Joanna Venetia Invicta Stevenson was born in London on March 10 1938, but the family moved within a year to Hollywood, where her father worked for the producer David O Selznick. Her parents divorced when she was six, Venetia staying with her father and her new stepmother, Frances.
She enjoyed a life of privilege: “All those I associated with were movie stars or the children of movie stars. I had no idea of the cost of anything beyond fame. I did witness how in Hollywood youth is everything, and growing old makes people irrelevant
By her own admission, Venetia Stevenson only dated celebrities. On St Valentine’s Day 1956, she married Russ Tamblyn before he found fame in Tom Thumb (1958) and West Side Story (1961), but he left her a year later for another starlet, Irish McCalla.
After that she played the field for a few years, and the celebrated Hollywood gossip columnists Hedda Hopper and Louella Parsons gave her as many column inches as the likes of Natalie Wood. Her beaus included Elvis Presley, Robert Wagner, Audie Murphy and Guy Madison, earning her the sobriquet of “Hollywood’s Most Dated Doll
When she was interviewed for the 2015 documentary Tab Hunter Confidential, Venetia Stevenson revealed that as a client of the agent Dick Clayton, who had a roster of secretly gay actors, she and other actresses such as Debbie Reynolds and Charlotte Austin were used as “beards” to protect closeted actors, including Tab Hunter and Anthony Perkins, who had a long-term relationship.
Her career had begun when she was spotted in her teens on the beach in Malibu by the glamour photographer Peter Gowland (son of the British-born actor Gibson Gowland, who had appeared in The Birth of a Nation). She modelled for him, and made the covers of magazines that included Gentlemen’s Quarterly and Esquire
In 1956 she signed with RKO and was promptly listed among the hottest newcomers by Hedda Hopper. She beat 4,000 hopefuls to the title “the most photogenic girl in the world” for Popular Photography magazine, and was presented with the honour on The Ed Sullivan Show. It was around this time that the George Younger Brewery at Alloa, Clackmannanshire, started using her image on cans of their Sweetheart Stout (later made by Tennent Caledonian).
In acting, meanwhile, she was mostly on television from the mid-1950s, on popular shows such as Cheyenne and Alfred Hitchcock Presents. On the big screen she was in the war film The Young Invaders (1958), in the B-movie favourite Island of Lost Women (1959), the disaster flick Jet Over the Atlantic (1959), starring Guy Madison and her mother, Anna Lee.

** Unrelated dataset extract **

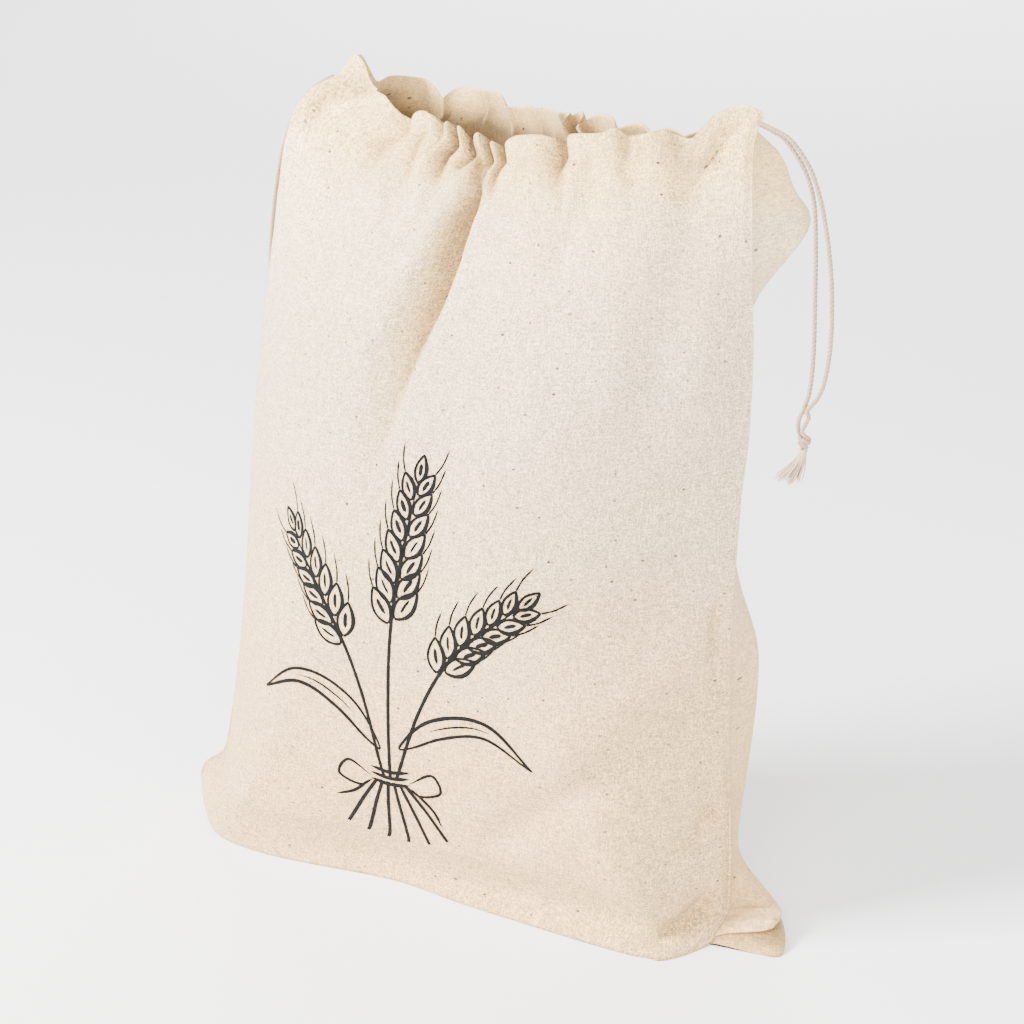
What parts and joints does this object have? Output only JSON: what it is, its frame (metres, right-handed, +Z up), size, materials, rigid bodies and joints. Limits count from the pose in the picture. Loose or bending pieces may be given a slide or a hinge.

In the British horror The City of the Dead (1960), starring Christopher Lee, she was a student researching witchcraft in a spooky Massachusetts town, starring Christopher Lee, and the same year was in the western Seven Ways from Sundown, starring Audie Murphy.
She then confronted the suits at Warner’s, demanding better parts. But she was shown the door, and retired after playing the lead in the 1961 army comedy The Sergeant Was a Lady.
She became a script reader for Burt Reynolds’s production company, and in the 1980s worked as a producer and film consultant. She was also much in demand as a guest at film fairs and retrospectives.
Following Russ Tamblyn, her second husband was Don Everly of the Everly Brothers, whom she married in 1962. They divorced in 1970, and she is survived by their two daughters, Erin – who was briefly married to the Guns N’ Roses frontman Axl Rose – and Stacey, and a son, Edan, the singer-songwriter.